Over recent years, digital signatures also have become an important part of e-commerce. The origination of a digital signature generally comprises: (1) the calculation of a message digest—such as a hash value; and (2) the subsequent encryption of the message digest. The message digest is encrypted by an electronic device generally using a private key of a public-private key pair used in asymmetric cryptography. The resulting ciphertext itself usually constitutes the digital signature, which typically is appended to the message to form the EC. The second part of originating the digital signature—encrypting with a private key—is referred to herein as “generating” the digital signature, and the combined two steps (i.e., calculating a message digest and encrypting with a private key) is referred to herein as “originating” the digital signature. Furthermore, while the generation of the digital signature is conventionally understood as the encryption of the message digest, it is contemplated herein that generating the digital signature also may include simply encrypting the message rather than the message digest. Digital signatures are important because any change whatsoever to the message in an EC is detectable from an analysis of the message and the digital signature. In this regard, the digital signature is used to “authenticate” a message contained within the EC (hereinafter referred to as “Message Authentication”).
For example, a message digest may be calculated by applying a hashing algorithm—such as the SHA-1 algorithm—to the message. Such hashing algorithm may be applied either within the device or external to the device with the resulting hash value then being transmitted to the device for generation of the digital signature. In order to perform the Message Authentication in this example, the recipient of the EC must know or be able to obtain both the identity of the hashing algorithm applied to the message as well as the public key (“PuK”) corresponding to the private key (“PrK”) used to encrypt the message digest. With this knowledge, the recipient applies the appropriate hashing algorithm to the message to calculate a hash value, and the recipient decrypts the digital signature using the public key. If the hash value calculated by the recipient equals the hash value of the decrypted digital signature, then the recipient determines that the content of the message contained in the EC was not altered in transmission, which necessarily would have changed the hash value.
In performing Message Authentication, the recipient also authenticates the sender of the EC, in so much as the recipient thereby confirms that the sender of the EC possessed the private key corresponding to the public key used successfully to authenticate the message. This is one type of entity authentication and is based on what the sender “has” (hereinafter referred to as “Factor A Entity Authentication”). Factor A Entity Authentication is useful when the recipient of the EC has trusted information regarding the identity of the owner of the private key.
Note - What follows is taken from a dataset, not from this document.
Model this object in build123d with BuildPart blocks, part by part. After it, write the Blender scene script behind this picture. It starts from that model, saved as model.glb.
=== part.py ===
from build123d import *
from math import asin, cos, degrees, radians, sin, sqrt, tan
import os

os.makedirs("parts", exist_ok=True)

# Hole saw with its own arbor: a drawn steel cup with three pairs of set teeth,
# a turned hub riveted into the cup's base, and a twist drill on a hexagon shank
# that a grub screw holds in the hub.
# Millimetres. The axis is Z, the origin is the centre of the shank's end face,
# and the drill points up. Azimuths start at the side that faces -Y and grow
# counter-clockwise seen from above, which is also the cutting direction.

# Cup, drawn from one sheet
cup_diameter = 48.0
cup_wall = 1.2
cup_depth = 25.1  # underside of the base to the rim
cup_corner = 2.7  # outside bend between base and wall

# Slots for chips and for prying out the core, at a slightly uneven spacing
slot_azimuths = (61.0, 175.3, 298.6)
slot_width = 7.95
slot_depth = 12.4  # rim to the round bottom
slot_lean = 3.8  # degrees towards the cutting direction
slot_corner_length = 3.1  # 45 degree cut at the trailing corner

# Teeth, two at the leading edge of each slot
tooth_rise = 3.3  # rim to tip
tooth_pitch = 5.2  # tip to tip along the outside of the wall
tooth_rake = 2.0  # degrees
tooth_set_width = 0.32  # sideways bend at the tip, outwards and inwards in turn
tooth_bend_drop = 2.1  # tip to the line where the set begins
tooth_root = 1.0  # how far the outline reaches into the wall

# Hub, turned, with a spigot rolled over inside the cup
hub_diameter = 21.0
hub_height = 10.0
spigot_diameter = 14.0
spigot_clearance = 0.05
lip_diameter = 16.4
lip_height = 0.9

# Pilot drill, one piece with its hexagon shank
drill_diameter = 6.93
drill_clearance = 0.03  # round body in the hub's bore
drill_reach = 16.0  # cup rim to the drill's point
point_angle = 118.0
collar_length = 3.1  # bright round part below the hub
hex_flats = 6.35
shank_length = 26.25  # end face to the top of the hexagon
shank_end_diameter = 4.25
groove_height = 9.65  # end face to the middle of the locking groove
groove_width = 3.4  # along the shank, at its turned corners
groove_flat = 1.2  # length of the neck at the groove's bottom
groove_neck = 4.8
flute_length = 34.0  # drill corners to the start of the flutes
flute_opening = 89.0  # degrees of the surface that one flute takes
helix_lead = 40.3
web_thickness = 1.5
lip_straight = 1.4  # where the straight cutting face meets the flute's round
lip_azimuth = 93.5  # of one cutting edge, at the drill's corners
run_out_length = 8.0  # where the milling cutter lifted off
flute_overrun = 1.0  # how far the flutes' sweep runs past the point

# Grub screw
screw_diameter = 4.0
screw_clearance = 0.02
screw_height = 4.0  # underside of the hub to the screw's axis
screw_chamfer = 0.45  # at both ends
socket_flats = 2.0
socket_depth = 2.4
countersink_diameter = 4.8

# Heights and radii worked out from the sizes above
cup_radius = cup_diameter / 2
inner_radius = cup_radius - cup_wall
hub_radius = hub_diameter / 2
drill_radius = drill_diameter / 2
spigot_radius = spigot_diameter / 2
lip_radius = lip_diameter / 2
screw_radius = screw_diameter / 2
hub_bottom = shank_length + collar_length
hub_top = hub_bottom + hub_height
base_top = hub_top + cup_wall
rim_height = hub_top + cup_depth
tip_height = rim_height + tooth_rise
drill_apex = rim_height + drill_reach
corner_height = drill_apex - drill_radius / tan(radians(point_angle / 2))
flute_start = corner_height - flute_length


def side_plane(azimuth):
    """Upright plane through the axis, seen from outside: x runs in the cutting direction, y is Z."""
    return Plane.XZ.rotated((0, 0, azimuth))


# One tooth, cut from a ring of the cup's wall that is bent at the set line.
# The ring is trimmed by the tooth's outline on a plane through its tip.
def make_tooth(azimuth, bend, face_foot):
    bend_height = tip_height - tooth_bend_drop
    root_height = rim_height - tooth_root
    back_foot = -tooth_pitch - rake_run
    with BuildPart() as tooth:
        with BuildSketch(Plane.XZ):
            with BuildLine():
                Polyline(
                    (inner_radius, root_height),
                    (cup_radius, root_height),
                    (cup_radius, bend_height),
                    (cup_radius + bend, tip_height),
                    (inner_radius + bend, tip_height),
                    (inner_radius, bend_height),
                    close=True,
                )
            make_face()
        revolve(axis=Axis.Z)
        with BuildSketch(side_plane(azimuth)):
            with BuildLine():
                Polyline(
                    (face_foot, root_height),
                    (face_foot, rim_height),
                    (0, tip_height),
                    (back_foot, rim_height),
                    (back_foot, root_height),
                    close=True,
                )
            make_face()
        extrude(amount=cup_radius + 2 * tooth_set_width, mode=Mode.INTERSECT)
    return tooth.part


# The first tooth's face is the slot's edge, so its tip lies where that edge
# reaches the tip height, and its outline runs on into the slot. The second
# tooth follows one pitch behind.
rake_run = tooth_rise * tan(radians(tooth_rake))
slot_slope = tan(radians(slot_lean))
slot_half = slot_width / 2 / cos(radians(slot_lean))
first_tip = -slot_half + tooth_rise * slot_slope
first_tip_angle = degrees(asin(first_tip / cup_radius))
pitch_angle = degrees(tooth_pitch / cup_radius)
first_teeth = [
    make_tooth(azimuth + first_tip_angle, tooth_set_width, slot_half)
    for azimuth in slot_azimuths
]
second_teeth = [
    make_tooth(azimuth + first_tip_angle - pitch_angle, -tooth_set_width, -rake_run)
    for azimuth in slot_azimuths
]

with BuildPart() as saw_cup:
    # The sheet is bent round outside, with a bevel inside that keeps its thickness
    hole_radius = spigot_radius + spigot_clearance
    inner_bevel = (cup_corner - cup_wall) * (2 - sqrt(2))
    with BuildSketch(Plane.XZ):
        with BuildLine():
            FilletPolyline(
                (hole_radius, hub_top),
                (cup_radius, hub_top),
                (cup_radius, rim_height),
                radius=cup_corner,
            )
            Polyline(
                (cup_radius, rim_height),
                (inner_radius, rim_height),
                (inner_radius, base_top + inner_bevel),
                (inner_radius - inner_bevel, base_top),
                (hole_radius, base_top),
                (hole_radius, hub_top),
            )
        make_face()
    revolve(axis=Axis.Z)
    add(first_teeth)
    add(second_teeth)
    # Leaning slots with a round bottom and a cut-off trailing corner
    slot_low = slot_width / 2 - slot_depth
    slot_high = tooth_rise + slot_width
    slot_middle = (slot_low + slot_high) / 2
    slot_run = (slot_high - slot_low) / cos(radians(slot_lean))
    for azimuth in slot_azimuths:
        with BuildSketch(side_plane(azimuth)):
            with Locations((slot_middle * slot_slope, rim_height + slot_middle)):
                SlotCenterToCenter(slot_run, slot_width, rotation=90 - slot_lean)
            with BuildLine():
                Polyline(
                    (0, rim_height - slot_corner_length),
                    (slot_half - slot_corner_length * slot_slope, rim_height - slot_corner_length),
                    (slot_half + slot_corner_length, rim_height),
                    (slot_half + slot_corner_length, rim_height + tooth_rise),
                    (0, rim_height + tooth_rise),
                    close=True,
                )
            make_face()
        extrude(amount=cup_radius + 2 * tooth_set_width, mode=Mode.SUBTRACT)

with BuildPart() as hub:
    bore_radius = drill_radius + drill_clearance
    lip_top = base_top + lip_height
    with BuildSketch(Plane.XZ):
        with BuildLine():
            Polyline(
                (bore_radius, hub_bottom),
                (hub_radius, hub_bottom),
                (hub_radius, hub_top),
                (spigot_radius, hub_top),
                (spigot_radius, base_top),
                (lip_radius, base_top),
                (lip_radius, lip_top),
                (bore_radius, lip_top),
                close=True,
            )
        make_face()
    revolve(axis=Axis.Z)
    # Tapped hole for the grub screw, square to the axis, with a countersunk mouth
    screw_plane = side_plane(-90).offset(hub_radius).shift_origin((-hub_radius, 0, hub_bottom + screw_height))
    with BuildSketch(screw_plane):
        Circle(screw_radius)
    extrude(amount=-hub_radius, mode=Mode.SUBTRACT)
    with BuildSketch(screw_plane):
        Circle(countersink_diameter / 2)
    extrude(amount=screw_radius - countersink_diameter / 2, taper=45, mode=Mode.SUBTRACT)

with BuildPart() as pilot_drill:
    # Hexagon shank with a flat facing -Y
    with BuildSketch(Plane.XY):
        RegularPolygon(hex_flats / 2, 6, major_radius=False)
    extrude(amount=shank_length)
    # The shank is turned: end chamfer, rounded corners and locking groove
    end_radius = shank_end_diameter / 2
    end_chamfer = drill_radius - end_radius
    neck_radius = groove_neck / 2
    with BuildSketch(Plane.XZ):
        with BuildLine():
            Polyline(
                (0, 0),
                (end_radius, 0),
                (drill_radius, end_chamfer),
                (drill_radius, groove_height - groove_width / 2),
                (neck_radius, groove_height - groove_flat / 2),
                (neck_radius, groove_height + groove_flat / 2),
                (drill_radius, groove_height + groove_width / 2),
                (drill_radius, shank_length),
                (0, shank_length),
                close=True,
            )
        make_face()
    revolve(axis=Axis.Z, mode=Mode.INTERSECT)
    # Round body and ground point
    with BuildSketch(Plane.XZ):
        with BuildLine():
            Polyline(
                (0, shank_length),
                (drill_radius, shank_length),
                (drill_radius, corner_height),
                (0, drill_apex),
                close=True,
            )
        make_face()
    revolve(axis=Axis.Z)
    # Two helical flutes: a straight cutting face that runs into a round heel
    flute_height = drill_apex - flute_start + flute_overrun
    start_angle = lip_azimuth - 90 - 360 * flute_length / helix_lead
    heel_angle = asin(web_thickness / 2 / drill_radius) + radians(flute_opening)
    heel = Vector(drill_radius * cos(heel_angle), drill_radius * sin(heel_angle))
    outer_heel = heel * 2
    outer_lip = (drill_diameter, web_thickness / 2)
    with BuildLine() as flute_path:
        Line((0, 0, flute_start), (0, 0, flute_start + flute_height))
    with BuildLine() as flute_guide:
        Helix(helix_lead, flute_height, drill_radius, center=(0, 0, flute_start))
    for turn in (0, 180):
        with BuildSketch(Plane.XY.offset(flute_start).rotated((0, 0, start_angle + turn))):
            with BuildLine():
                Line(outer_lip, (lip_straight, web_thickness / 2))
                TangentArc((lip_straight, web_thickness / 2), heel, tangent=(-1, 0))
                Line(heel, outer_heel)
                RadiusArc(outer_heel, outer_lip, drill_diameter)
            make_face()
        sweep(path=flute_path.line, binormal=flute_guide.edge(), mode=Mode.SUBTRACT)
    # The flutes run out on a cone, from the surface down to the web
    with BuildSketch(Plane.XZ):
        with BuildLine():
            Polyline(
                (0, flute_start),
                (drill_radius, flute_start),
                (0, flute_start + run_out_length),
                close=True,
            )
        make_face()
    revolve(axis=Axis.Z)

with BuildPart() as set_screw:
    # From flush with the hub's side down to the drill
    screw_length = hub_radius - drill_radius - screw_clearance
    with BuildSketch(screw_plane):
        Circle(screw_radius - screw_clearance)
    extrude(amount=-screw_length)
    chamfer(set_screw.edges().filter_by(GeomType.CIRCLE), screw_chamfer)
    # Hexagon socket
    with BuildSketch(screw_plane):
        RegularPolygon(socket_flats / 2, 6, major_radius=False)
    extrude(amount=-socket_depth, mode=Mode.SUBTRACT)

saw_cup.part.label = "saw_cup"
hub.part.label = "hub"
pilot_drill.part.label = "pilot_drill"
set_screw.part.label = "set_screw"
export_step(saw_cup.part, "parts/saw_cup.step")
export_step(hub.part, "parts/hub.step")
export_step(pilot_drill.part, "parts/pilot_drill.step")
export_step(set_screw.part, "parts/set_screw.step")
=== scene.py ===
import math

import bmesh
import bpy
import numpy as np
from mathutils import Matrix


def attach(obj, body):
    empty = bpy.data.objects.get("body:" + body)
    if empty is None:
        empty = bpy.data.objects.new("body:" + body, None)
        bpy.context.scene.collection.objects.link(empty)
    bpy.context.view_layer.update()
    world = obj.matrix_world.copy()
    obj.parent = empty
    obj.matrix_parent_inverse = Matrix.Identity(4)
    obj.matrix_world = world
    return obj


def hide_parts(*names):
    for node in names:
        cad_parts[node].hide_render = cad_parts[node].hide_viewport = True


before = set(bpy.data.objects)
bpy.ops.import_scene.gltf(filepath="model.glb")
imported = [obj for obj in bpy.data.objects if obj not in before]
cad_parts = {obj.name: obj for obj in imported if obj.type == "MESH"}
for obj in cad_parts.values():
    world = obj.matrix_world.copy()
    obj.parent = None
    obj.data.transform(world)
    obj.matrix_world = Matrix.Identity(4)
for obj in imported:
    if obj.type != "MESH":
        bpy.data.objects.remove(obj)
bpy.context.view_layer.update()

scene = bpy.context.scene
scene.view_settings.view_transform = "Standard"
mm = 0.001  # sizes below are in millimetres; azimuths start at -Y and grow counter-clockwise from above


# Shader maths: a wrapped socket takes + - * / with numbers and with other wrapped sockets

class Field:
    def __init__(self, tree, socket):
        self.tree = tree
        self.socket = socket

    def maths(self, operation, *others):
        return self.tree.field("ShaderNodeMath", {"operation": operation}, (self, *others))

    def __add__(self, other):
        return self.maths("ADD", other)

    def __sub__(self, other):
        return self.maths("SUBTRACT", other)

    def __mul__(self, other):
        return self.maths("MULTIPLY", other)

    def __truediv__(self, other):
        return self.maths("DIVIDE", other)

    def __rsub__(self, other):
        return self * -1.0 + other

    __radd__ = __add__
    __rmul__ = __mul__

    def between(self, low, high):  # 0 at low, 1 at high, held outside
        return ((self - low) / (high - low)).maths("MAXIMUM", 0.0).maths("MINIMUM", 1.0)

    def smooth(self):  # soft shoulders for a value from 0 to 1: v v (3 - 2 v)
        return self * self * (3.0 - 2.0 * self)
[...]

This trusted information conventionally is provided based on a digital certificate issued by a trusted third party that accompanies the digital signature and binds the identity (or other attributes) of the private key owner with the public key. A digital certificate (also known as a “digital ID”) is a voucher by a third party (commonly referred to as a “Certification Authority”) attesting to the identity (or other attributes) of an owner of a public key. Essentially, digital certificates are the electronic counterparts to driver licenses, passports, membership cards, and other paper-based forms of identification. The digital certificate itself comprises an electronic message including a public key and the identity of the owner of the public key. A digital certificate also typically contains an expiration date for the public key, the name of the Certification Authority, a serial number of the digital certificate, and a digital signature of the Certification Authority. One of the reasons for an expiration date is to limit the liability for the Certification Authority due to the likelihood that attributes other than the identity may change over time. The most widely accepted format for digital certificates is defined by the CCITT X.509 international standard; thus, certificates can be read or written by any application complying with X.509. Based on a digital certificate included in an EC, a recipient is able to authenticate the digital certificate using a public key of the Certification Authority and thereby, presumably, confirm the identity of the owner set forth therein.
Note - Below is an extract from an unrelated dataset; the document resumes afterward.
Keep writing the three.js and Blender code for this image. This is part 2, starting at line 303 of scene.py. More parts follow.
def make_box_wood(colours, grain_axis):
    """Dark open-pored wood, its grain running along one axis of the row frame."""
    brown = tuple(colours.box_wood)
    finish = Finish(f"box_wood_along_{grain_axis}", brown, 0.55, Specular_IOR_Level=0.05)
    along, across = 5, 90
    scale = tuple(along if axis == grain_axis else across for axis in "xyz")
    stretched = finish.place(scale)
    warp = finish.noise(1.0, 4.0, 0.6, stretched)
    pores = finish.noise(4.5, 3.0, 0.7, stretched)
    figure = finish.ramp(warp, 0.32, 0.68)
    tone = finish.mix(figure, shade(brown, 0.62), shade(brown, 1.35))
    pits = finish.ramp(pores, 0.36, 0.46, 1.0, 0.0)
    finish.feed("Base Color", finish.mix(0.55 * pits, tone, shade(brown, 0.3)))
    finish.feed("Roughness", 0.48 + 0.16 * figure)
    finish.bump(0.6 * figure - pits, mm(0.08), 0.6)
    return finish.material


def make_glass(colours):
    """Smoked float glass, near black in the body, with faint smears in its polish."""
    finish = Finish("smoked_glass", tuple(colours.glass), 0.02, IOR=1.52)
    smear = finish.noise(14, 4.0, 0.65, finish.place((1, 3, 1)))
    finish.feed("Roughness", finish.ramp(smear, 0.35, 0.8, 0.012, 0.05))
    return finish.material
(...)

The system wherein a digital certificate is included in an EC comprises a “public key infrastructure” (PKI) commonly referred to as the “Certification Authority Digital Signature” (CADS) system. A particular implementation 100 of the CADS system in the context of an electronic transaction between a purchaser 102 and an online merchant 110 is illustrated in FIG. 1. Under this system, a purchaser 102 using, for example, a computer 104 creates a purchase order in the form of an electronic message. The purchaser 102 includes in the message relevant account information of a financial institution 112 from which payment is to be made to the merchant 110. The account information includes, for example, a credit card number and expiration date as well as the name on the card. Software on the purchaser's computer 104 then originates a digital signature for the message using a private key of the purchaser 102 safeguarded in the computer 104. The software also maintains a digital certificate on the computer 104 issued by a Certification Authority 106a. The message, digital signature, and digital certificate then are combined into an EC, and the EC is communicated over the Internet 108 to the merchant 110.
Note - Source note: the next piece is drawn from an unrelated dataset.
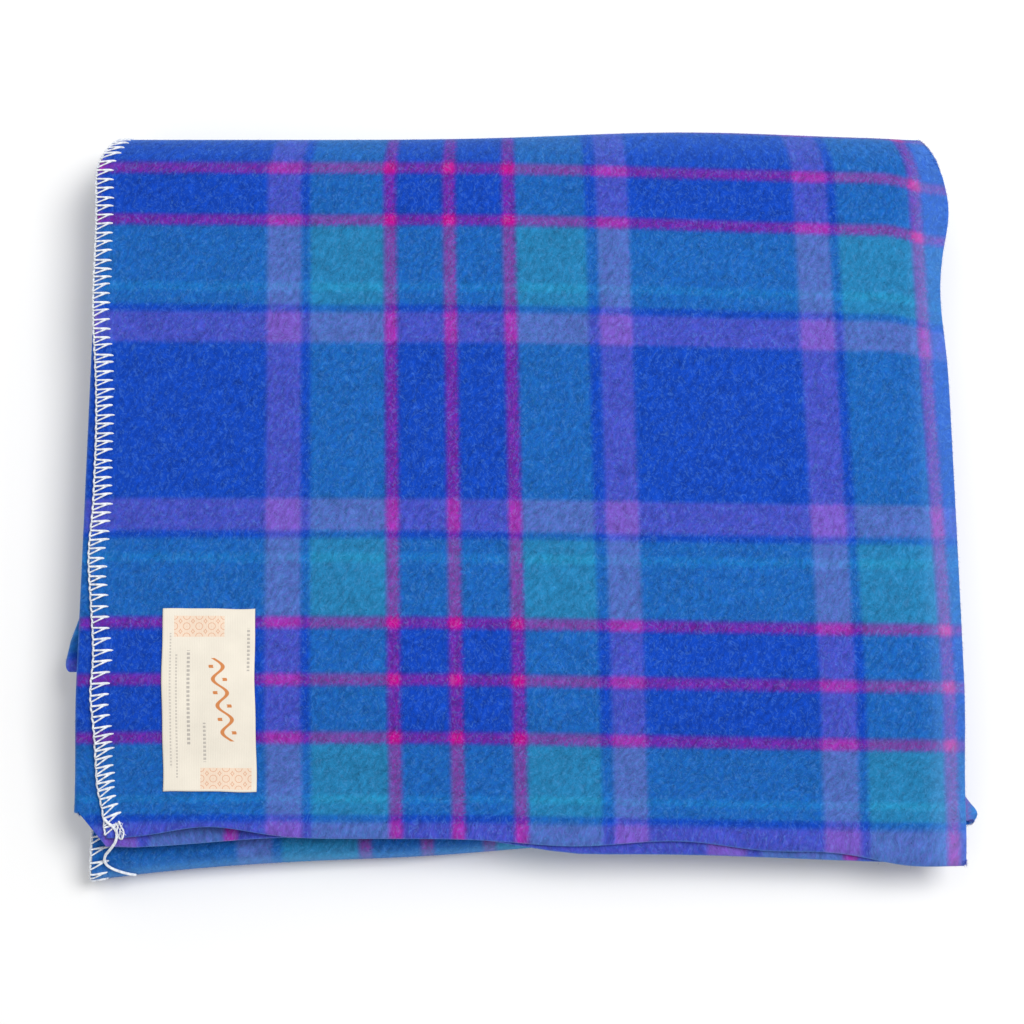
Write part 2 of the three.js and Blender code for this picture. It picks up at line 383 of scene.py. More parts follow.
    def sheet_points(self, c: Array, q: Array, offset: Array) -> tuple[Array, Array]:
        """Places of points of the folded sheet, and where they lie on the flat sheet.

        Args:
            c: Places along the length, 0 to 7.
            q: Places across the width, 0 to 7.
            offset: Distances from the sheet's middle towards its outer face.

        Returns:
            Places in metres on the last axis, and lengths from the cut end and the selvedge,
            in metres, on the last axis.
        """
        p = self.pitch
        c, q, offset = np.broadcast_arrays(c, q, offset)
        rows = self.rows(q)
        edges = self.edges(rows)
        section = np.clip(np.floor(c), 0, 6).astype(int)
        t = c - section
        k = section // 2
        folded = section % 2 == 1
        start = np.take_along_axis(edges, k[None], 0)[0]
        end = np.take_along_axis(edges, k[None] + 1, 0)[0]
        side = np.where(k == 1, -1.0, 1.0)
        angle = np.pi * t
        flat_x = start + (end - start) * t
        x = np.where(folded, end + side * p / 2 * np.sin(angle), flat_x)
        middle = np.where(folded, (2.5 - k) * p + p / 2 * np.cos(angle), (3.0 - k) * p)
        nx = np.where(folded, np.sin(angle), 0.0)
        nh = np.where(folded, side * np.cos(angle), np.where(k % 2 == 0, 1.0, -1.0))
        x = x + offset * nx
        points = self.place(x, middle + offset * nh, middle, rows)

        bend = np.pi * p / 2
        spans = np.abs(np.diff(edges, axis=0))
        starts = [edges[0] + self.cut_line]
        for i in range(3):
            starts.append(starts[-1] + spans[i] + bend)
        length = np.take_along_axis(np.stack(starts), k[None], 0)[0]
        length = length + np.abs(np.where(folded, end, flat_x) - start)
        length = length + np.where(folded, bend * t, 0.0)
        near_end = smooth(1 - np.abs(end - flat_x) / self.blend_width) * (k < 3)
        near_start = smooth(1 - np.abs(start - flat_x) / self.blend_width) * (k > 0)
        level = (3.0 - k) * p - 0.5 * p * near_end + 0.5 * p * near_start
        level = np.where(folded, (2.5 - k) * p, level)
        width = self.width_of(x, level, self.laid_y(x, middle, rows), rows)
        length = length + self.cloth_turn * (width - self.selvedge_line)
        return points, np.stack([length, width], axis=-1) * MM

    def width_of(self, x: Array, level: Array, y: Array, rows: Rows) -> Array:
        """Length from the selvedge to each place, along a panel at a height in the stack."""
        p = self.pitch
        lengths = [
            self.back_y + self.selvedge_line,
            np.pi * (4.5 * p + level),
            self.back_y - self.front_y,
            np.pi * (0.5 * p + level),
            self.back_y - self.front_y,
            np.pi * (3.5 * p - level),
        ]
        before = [np.zeros_like(x)]
        for piece in lengths:
            before.append(before[-1] + piece)
        turned = np.choose(np.minimum(rows.first, 2), [lengths[1], lengths[3], lengths[5]])
        left_over = self.back_bulge(x, np.full_like(x, self.back_y))
        within = np.select(
            [rows.section == 0, rows.section % 2 == 1, rows.section == 4],
            [
                y + self.back_bulge(x, y) + self.selvedge_line,
                turned * rows.part + np.where(rows.section == 1, left_over * (1 - rows.part), 0.0),
                y - self.front_y,
            ],
            self.back_y - y,
        )
        skew_y = np.where(rows.section == 0, y, self.back_y)
        skew = 4.5 * smooth((x + 80) / 330) * (1 + 0.5 * smooth(skew_y / 150))
        skew = skew + 6.5 * smooth((x - 208) / 40) * smooth((skew_y + 40) / 150)
        return np.choose(rows.section, before) + within + skew

    def row_at(self, length: Array, height: float) -> Array:
        """Place across the width, at a length from the front selvedge along a panel."""
        p = self.pitch
        spans = np.array(
            [
                self.back_y - self.front_row,
                np.pi * (4.5 * p + height),
                self.back_y - self.front_y,
                np.pi * (0.5 * p + height),
                self.back_y - self.front_y,
                np.pi * (3.5 * p - height),
                self.back_y - self.inner_row,
            ]
        )
        return np.interp(length, np.concatenate([[0.0], np.cumsum(spans)]), np.arange(8.0))

    def panel_width(self, height: float) -> float:
        """Length of a panel from selvedge to selvedge."""
        grid = np.linspace(0.0, 2000.0, 8001)
        return float(grid[np.searchsorted(self.row_at(grid, height), 7.0)])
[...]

Upon receipt, the merchant 110 authenticates the message using the public key in the digital certificate. If successful, the merchant 110 then authenticates the digital certificate using a public key of the Certification Authority 106a. Successful authentication of the digital certificate may satisfy the merchant 110 that the purchaser—the sender of the EC—is the owner identified in the digital certificate. If the merchant 110 is so satisfied, then the merchant 110 submits the account information to the relevant financial institution 112 for an approval for payment to the merchant 110 from the account. Upon receipt from the financial institution 112 of approval for payment, the merchant 110 fills the purchase order of the purchaser 102. Furthermore, confirmation of approval (or rejection) of the purchase order preferably is sent from the merchant 110 to the purchaser 102.
Unfortunately, while the CADS system enables two parties who otherwise may not have a preexisting relationship with one another to communicate with each other with the confidence of knowing the other's identity, the CADS system does have its drawbacks. For example, a digital certificate typically is issued with an expiration date, and an expired digital certificate generally is not recognized in the industry. Furthermore, if a private key is lost or stolen, then the owner of the private key must notify the Certification Authority to revoke the owner's digital certificate; however, a recipient of an EC with a digital certificate will only know of the revocation of the digital certificate if the recipient cross-references the serial number of the digital certificate against a certificate revocation list (CRL) published by the Certification Authority. Another drawback to the CADS system is that the digital certificate itself is only as good as the particular authority that issues it, and it often is necessary to obtain multiple digital certificates (i.e., from Certificate Authorities 106a, 106b to 106n) in order to create a sufficient “chain” or “network” of trust between the purchaser 104 and merchant 110 for a transaction or communication to be accepted and acted upon. Additionally, the entire CADS system rests upon the secrecy of the private key of the Certification Authority issuing a digital certificate, which, if compromised, collapses the CADS system.
In the context of an EC regarding an account, such as the example of an online purchase set forth above, another drawback of the CADS system is that the account information must be encrypted or otherwise protected if sent over an insecure communications medium, such as the Internet 108. In the example above, a hacker eavesdropping on the communication of the account information could obtain sufficient information to make fraudulent charges to the account of the purchaser, especially as not all merchants require a digital signature and digital certificate to fill a purchase order. Moreover, financial institutions have yet to standardize a requirement that a digital certificate of a purchaser be submitted as a condition precedent to approving a payment request by a merchant; instead, in determining whether a purchaser actually has the authority to effect payment to a merchant, a financial institution relies upon the personal account information provided by the merchant, and whether the account information has been reported lost or stolen. Further, digital certificates raise significant privacy issues in many circumstances.
Accordingly, a need exists for an improved system of communication using digital signatures, especially wherein an EC pertains to an account upon which the person (or device) digitally signing the EC has authority to act.